I find a lot of fulfillment because you’ve got to get close, tight and personal with these students. I have a message I’m trying to convey to them, but sometimes that message isn’t an easy one to receive. Sometimes we have to take a look at ourselves and what’s inside, and what we see is not always pretty. You’re not going to believe what somebody says if you don’t trust them, and sometimes, getting that trust is difficult, just depending on people’s different backgrounds, or what their emotional state might be or what their preconceived notions might be. [Making] those connections, that’s the difficult part. Yet when that connection is made, when you’re able to see the fruits of the labor and see people kind of come to the realization of, “Oh, the way I’m thinking about this and going about this is wrong”. When those lights start combing on and they’re able to advocate for themselves and redirect their emotions and think in a more beneficial way, that is the joy of this job. 

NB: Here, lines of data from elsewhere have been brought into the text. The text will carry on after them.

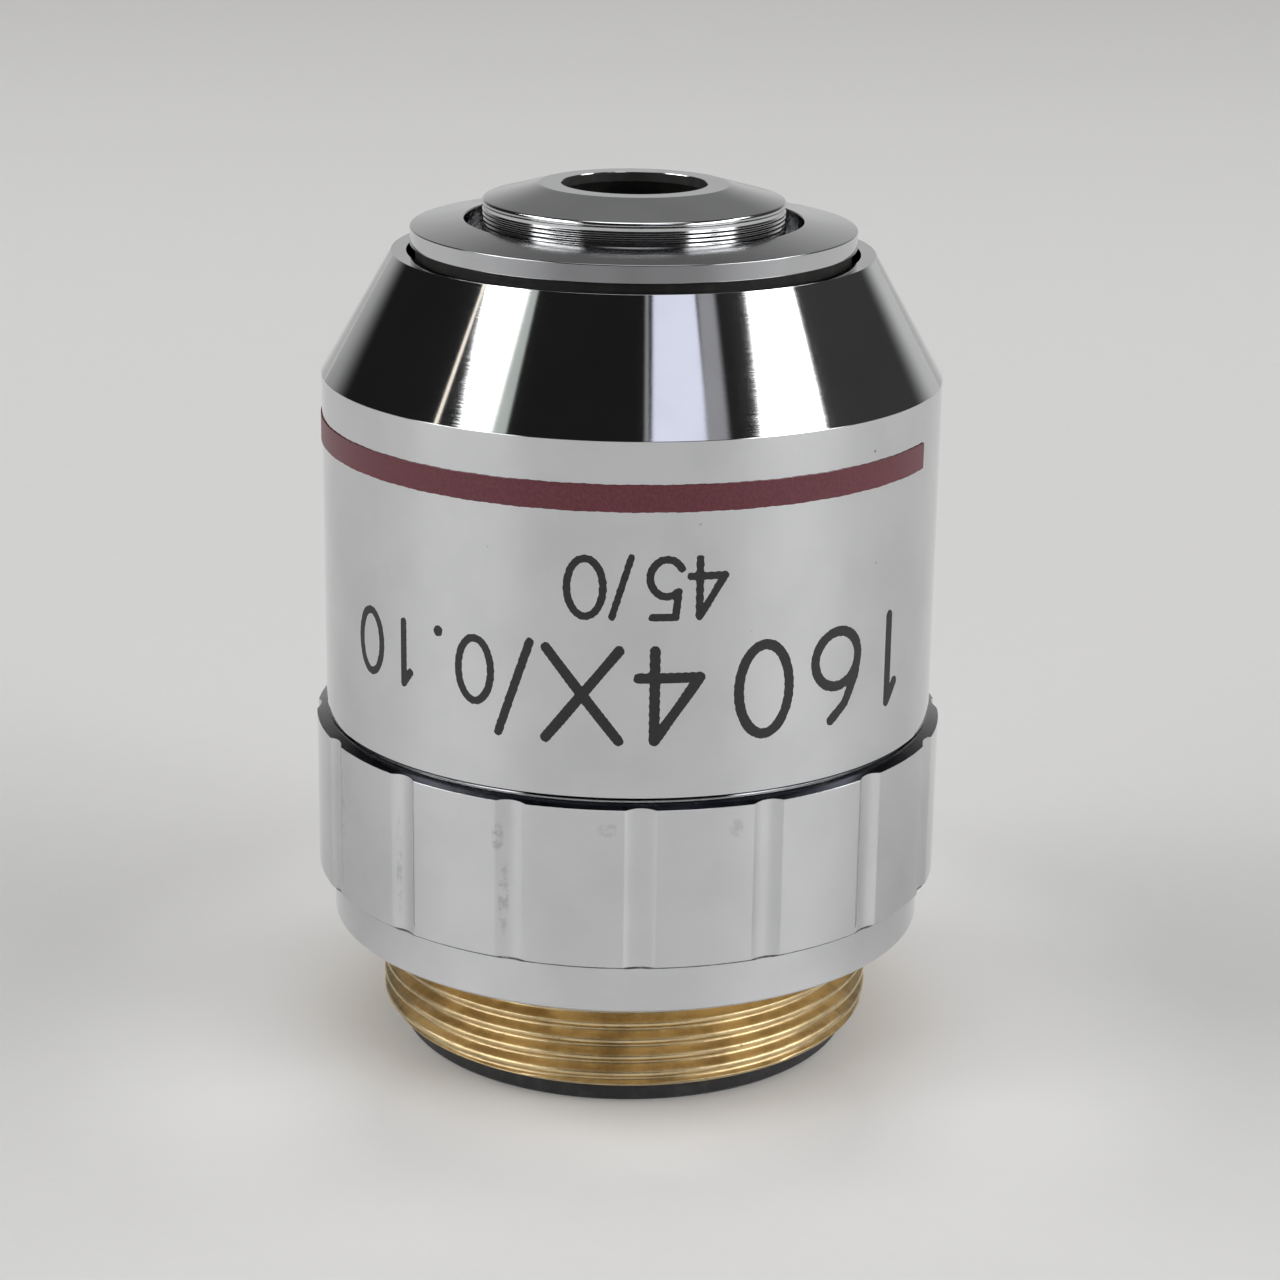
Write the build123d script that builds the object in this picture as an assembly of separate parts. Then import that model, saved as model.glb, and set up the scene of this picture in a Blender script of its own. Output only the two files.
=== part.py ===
from build123d import *
import math
import os

# Low-power, long-working-distance microscope objective, in millimetres.
# The origin is on the optical axis in the plane of the mounting shoulder.
# +Z runs along the axis towards the nose, and -Y is the side that carries the figures.

# Mounting thread: 20.32 mm nominal, 36 turns to the inch. The radii of the mount, barrel, sleeve
# and grip ring follow outwards and inwards from this one by their walls.
thread_major_r = 10.13
thread_length = 4.17
thread_end_chamfer = 0.35
thread_relief_width = 0.5
thread_relief_depth = 0.55
thread_wall = 1.13

# Thread mount above the shoulder plane
mount_wall = 2.45
mount_flange_width = 0.4
mount_flange_height = 1.6
mount_spigot_length = 10.4

# Grip ring
step_wall = 0.78
step_height = 2.05
grip_wall = 1.8
grip_height = 6.42
grip_bevel_width = 0.47
grip_bevel_height = 0.18
grip_edge_break = 0.1
flute_count = 16
flute_depth = 0.16
flute_cutter_r = 1.4
flute_azimuth = 2.5

# Outer sleeve
sleeve_foot_wall = 1.4
sleeve_wall = 0.84
sleeve_thread_length = 3.25
sleeve_foot_relief_width = 0.29
sleeve_foot_relief_height = 0.1
sleeve_mouth_land = 0.6
cone_half_angle = 30
sleeve_edge_break = 0.08

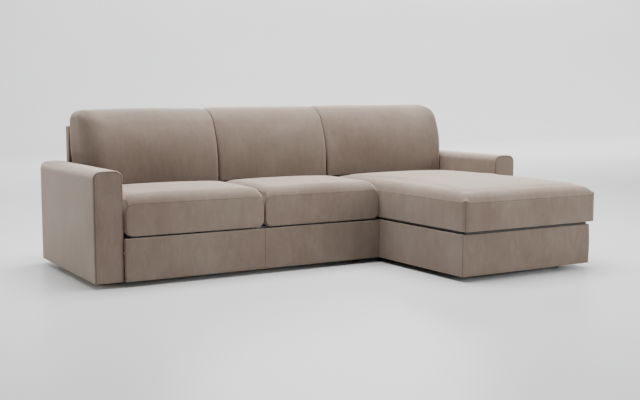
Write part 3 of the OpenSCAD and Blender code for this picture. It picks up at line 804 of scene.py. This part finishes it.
TO_ARM = BACK_L[0][0] - ARM_L[1][0] - SIDE_ROOM
TO_CHAISE = BACK_C[0][0] - BACK_M[1][0] - SIDE_ROOM
backs = [back_cushion("back_left", BACK_L, "foot_section", "back_cushion_left", left=TO_ARM,
                      corners=(SOFT_CORNER, TIGHT_CORNER), left_round=(0.090, 0.165),
                      bulges=(0.009, 0.003), taper=0.024, falls=(0.012, 0.003)),
         back_cushion("back_middle", BACK_M, "foot_section", "back_cushion_middle",
                      right=TO_CHAISE, falls=(0.002, -0.002), lift=0.004),
         back_cushion("back_right", BACK_C, "base", "back_cushion_chaise",
                      corners=(TIGHT_CORNER, FREE_CORNER), bulges=(0.003, 0.019),
                      falls=(0.003, -0.005), lift=0.001)]
print("back vertices", len(backs[0].obj.data.vertices))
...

What is your favorite memory from your time at CHS?

I get a lot of joy hearing back from former students. I got an email from a mother and a student who just graduated from University of Kansas just a month or so ago. This student is one who really stuck out to me, who I really had a heart for. He was told things like, “You’ll never go to college, you’re not college material, you’re slow, you can’t grasp these concepts.” To see him go get accepted, go through college and then have him and his mother both separately send me an email of gratitude; there are plenty of memories of me laughing until there were tears in my eyes, or having close personal friendships with some of the other teaches, but if I had to pick, [my favorite memory] would be hearing back from my students.       

What do you do in your free time?

Backpacking, fishing, hunting, outdoors shooting—those are my passions. I don’t get to do them as much anymore. Right now, I’m in the season of my life when I’ve got five kids, one who’s a senior all the way down to 2-years-old. It kind of limits me a little bit, because on weekends, the kids have soccer and dance and gymnastics and swimming and choir. There’s so many things my wife [former CHS teacher Martha Eitelman] and I have to do to logistically get all those people where they need to be. I’ve got to take my wants and my desires and kind of set them to the side. I just don’t get to do as much. I put [my family] first, but all that outdoors stuff [is still] my passion.